EXERCISE PROMPT =
Your task is to output the data exactly as it stands.

___ TASK MATERIAL ___

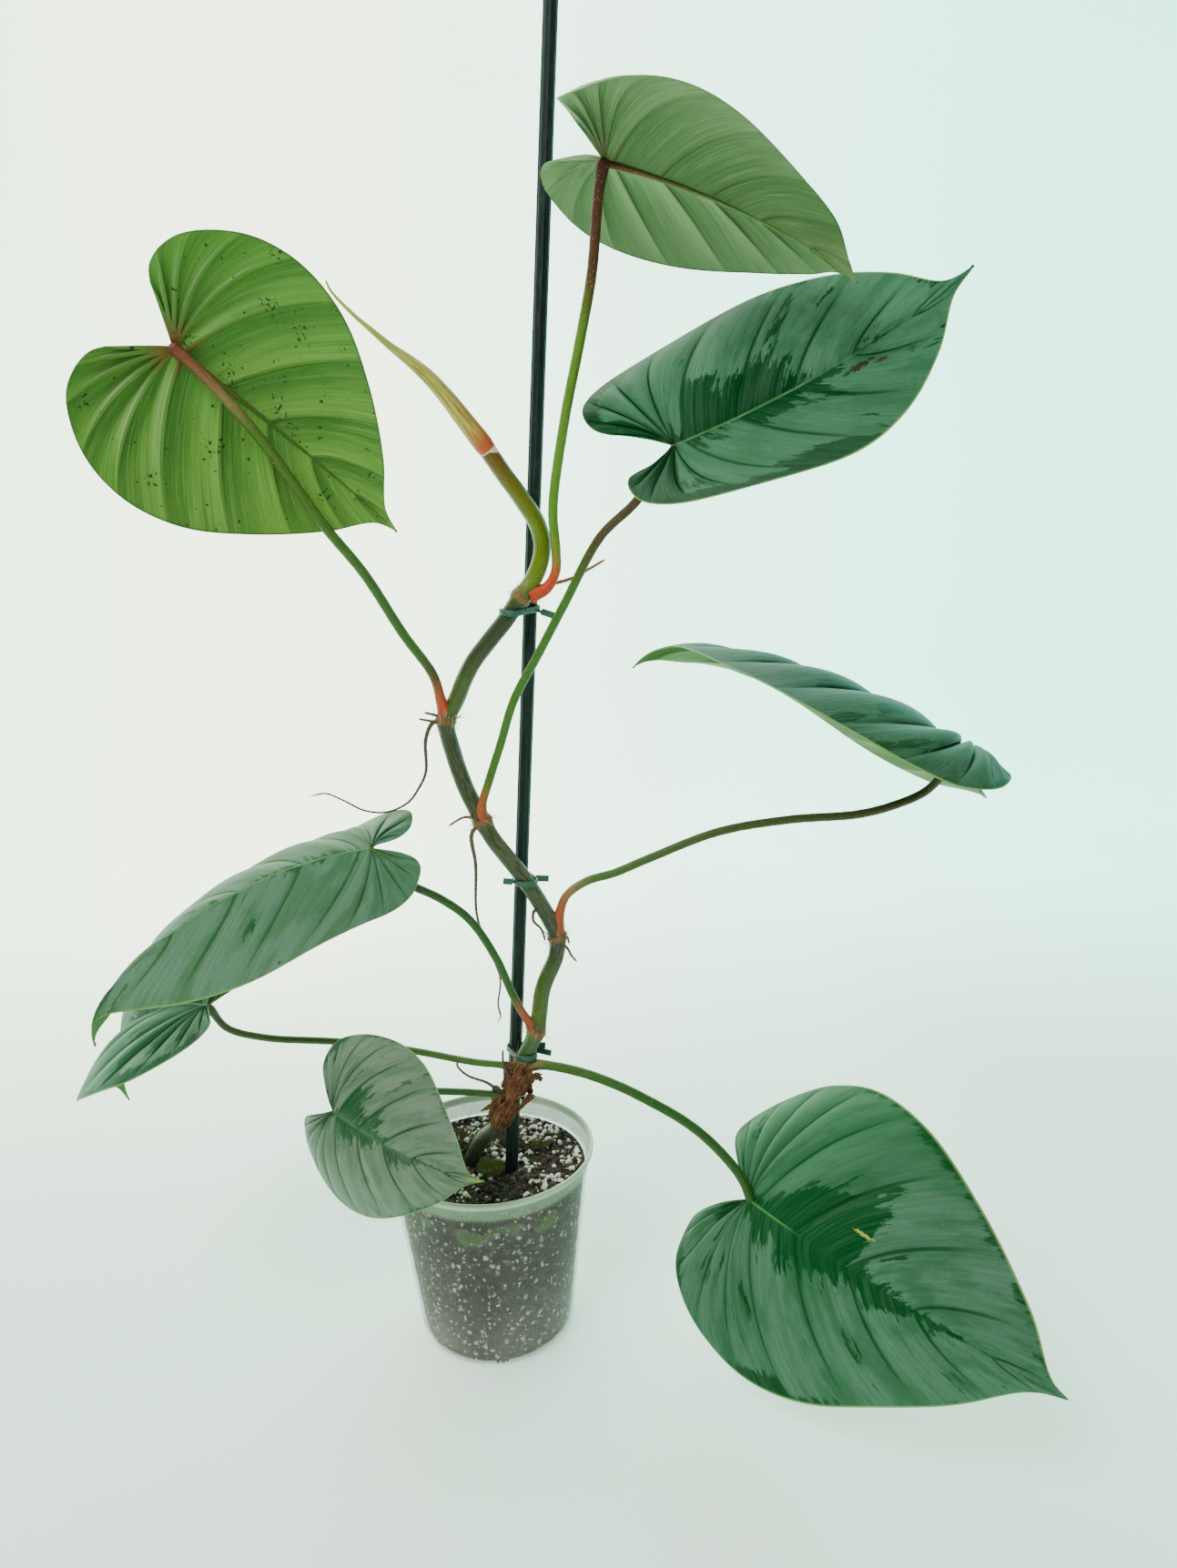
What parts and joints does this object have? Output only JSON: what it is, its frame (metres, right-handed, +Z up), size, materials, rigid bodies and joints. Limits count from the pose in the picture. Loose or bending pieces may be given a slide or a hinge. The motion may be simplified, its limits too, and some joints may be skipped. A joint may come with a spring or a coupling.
{
  "type": "potted philodendron sodiroi",
  "caption": "Climbing philodendron with silvery heart-shaped leaves on long stalks, tied to a slim dark stake, in a clear round nursery pot of soil.",
  "frame": {"origin": "middle of the pot's foot, on the ground", "axes": "+Z up, towards the top of the stake; the front of the plant faces -Y"},
  "size_m": [0.5095, 0.27, 0.7598],
  "materials": {
    "pot_plastic": "milky clear plastic with a green tinge under the rim",
    "potting_soil": "dark moist peat with white perlite",
    "stake_plastic": "dark green plastic coat with fine lengthwise ribs",
    "stem_green": "satin green stem with tan leaf scars",
    "leaf_green": "silver-green satin upper side with darker blotches, lighter green underside",
    "spear_green": "yellow-green with a red-orange base",
    "dry_sheath": "dry, papery and brown",
    "tie_green": "dark green flat ribbon"
  },
  "bodies": {
    "root": {"pot": "pot_plastic", "soil": "potting_soil", "stake": "stake_plastic", "main_stem": "stem_green", "new_leaf_spear": "spear_green", "leaf_1": "leaf_green", "leaf_2": "leaf_green", "leaf_3": "leaf_green", "leaf_4": "leaf_green", "leaf_5": "leaf_green", "leaf_6": "leaf_green", "leaf_7": "leaf_green", "leaf_8": "leaf_green", "tie_upper": "tie_green", "tie_middle": "tie_green", "tie_lower": "tie_green", "dry_sheath_lower": "dry_sheath", "dry_sheath_middle": "dry_sheath"}
  },
  "joints": []
}
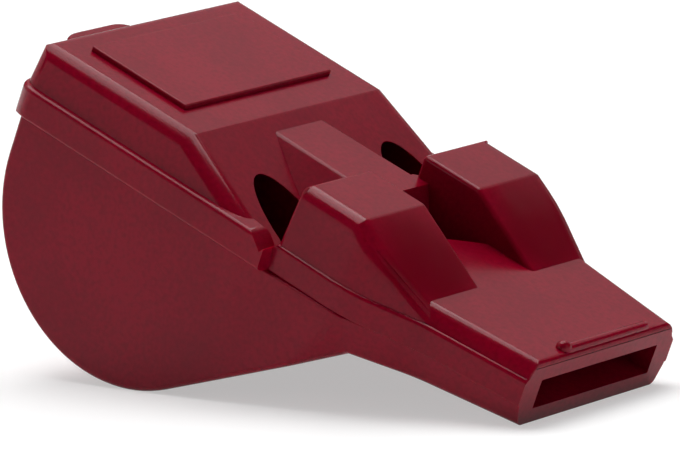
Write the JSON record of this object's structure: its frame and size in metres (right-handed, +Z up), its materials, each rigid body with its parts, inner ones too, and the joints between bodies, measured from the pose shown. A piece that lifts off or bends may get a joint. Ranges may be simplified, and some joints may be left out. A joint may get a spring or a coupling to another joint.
{
  "type": "pealess sports whistle",
  "caption": "Pealess sports whistle with a flat-sided round chamber, a raised bare plate, windows in its front slope, a ridge, blocks beside a channel, a wide mouthpiece and a lanyard lug.",
  "frame": {"origin": "on the surface it rests on, under the middle of the whole whistle's box", "axes": "+X level towards the mouthpiece, +Y across the whistle, +Z up. The whistle rests on its round chamber and the lower edge of its mouthpiece, so its deck falls towards +X by 23.35 degrees."},
  "size_m": [0.0478, 0.0264, 0.025],
  "materials": {
    "upper_plastic": "semi-gloss moulded, deep red",
    "lower_plastic": "semi-gloss moulded, deep red",
    "insert_plastic": "semi-gloss moulded, deep red"
  },
  "bodies": {
    "root": {"upper_moulding": "upper_plastic", "lower_moulding": "lower_plastic", "wind_way_insert": "insert_plastic"}
  },
  "joints": []
}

___

RESULT OF THE TASK =
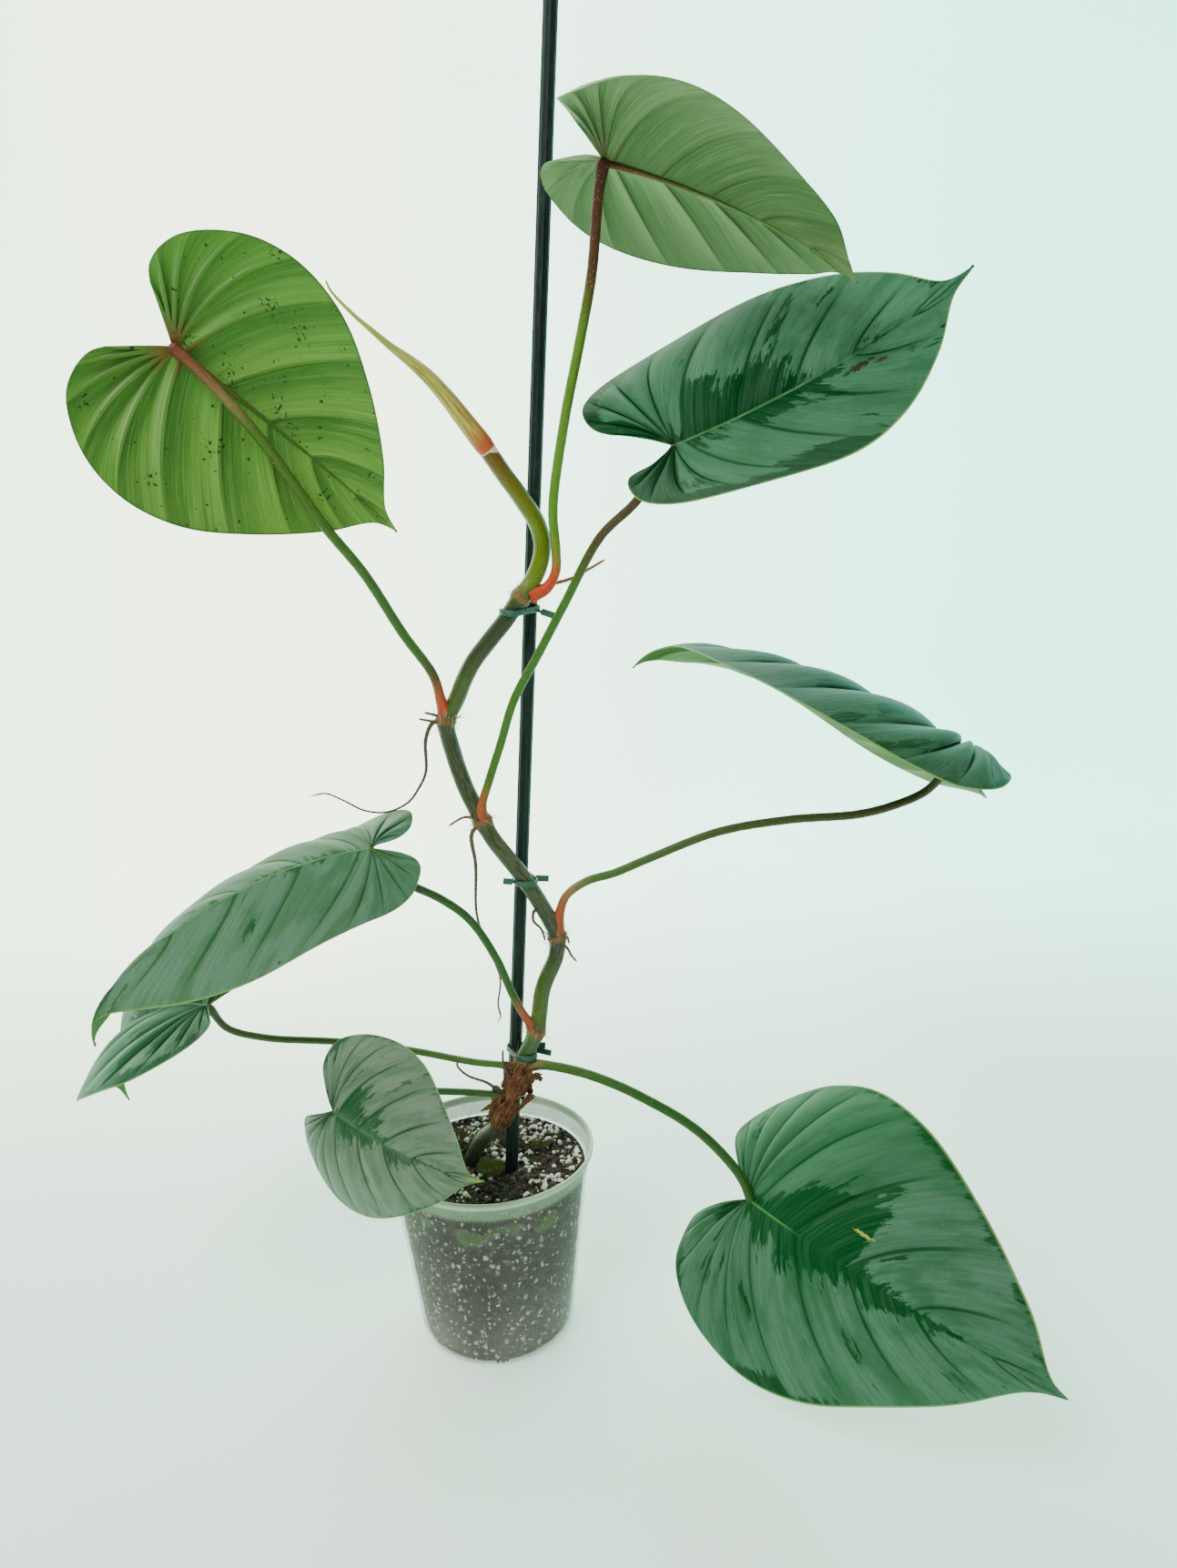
What parts and joints does this object have? Output only JSON: what it is, its frame (metres, right-handed, +Z up), size, materials, rigid bodies and joints. Limits count from the pose in the picture. Loose or bending pieces may be given a slide or a hinge. The motion may be simplified, its limits too, and some joints may be skipped. A joint may come with a spring or a coupling.
{
  "type": "potted philodendron sodiroi",
  "caption": "Climbing philodendron with silvery heart-shaped leaves on long stalks, tied to a slim dark stake, in a clear round nursery pot of soil.",
  "frame": {"origin": "middle of the pot's foot, on the ground", "axes": "+Z up, towards the top of the stake; the front of the plant faces -Y"},
  "size_m": [0.5095, 0.27, 0.7598],
  "materials": {
    "pot_plastic": "milky clear plastic with a green tinge under the rim",
    "potting_soil": "dark moist peat with white perlite",
    "stake_plastic": "dark green plastic coat with fine lengthwise ribs",
    "stem_green": "satin green stem with tan leaf scars",
    "leaf_green": "silver-green satin upper side with darker blotches, lighter green underside",
    "spear_green": "yellow-green with a red-orange base",
    "dry_sheath": "dry, papery and brown",
    "tie_green": "dark green flat ribbon"
  },
  "bodies": {
    "root": {"pot": "pot_plastic", "soil": "potting_soil", "stake": "stake_plastic", "main_stem": "stem_green", "new_leaf_spear": "spear_green", "leaf_1": "leaf_green", "leaf_2": "leaf_green", "leaf_3": "leaf_green", "leaf_4": "leaf_green", "leaf_5": "leaf_green", "leaf_6": "leaf_green", "leaf_7": "leaf_green", "leaf_8": "leaf_green", "tie_upper": "tie_green", "tie_middle": "tie_green", "tie_lower": "tie_green", "dry_sheath_lower": "dry_sheath", "dry_sheath_middle": "dry_sheath"}
  },
  "joints": []
}
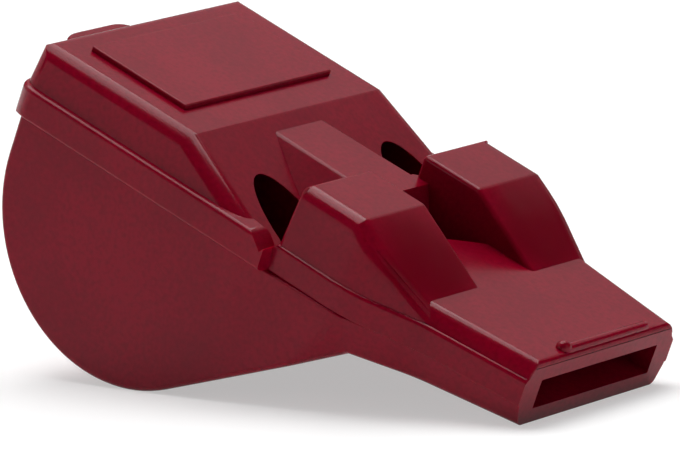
Write the JSON record of this object's structure: its frame and size in metres (right-handed, +Z up), its materials, each rigid body with its parts, inner ones too, and the joints between bodies, measured from the pose shown. A piece that lifts off or bends may get a joint. Ranges may be simplified, and some joints may be left out. A joint may get a spring or a coupling to another joint.
{
  "type": "pealess sports whistle",
  "caption": "Pealess sports whistle with a flat-sided round chamber, a raised bare plate, windows in its front slope, a ridge, blocks beside a channel, a wide mouthpiece and a lanyard lug.",
  "frame": {"origin": "on the surface it rests on, under the middle of the whole whistle's box", "axes": "+X level towards the mouthpiece, +Y across the whistle, +Z up. The whistle rests on its round chamber and the lower edge of its mouthpiece, so its deck falls towards +X by 23.35 degrees."},
  "size_m": [0.0478, 0.0264, 0.025],
  "materials": {
    "upper_plastic": "semi-gloss moulded, deep red",
    "lower_plastic": "semi-gloss moulded, deep red",
    "insert_plastic": "semi-gloss moulded, deep red"
  },
  "bodies": {
    "root": {"upper_moulding": "upper_plastic", "lower_moulding": "lower_plastic", "wind_way_insert": "insert_plastic"}
  },
  "joints": []
}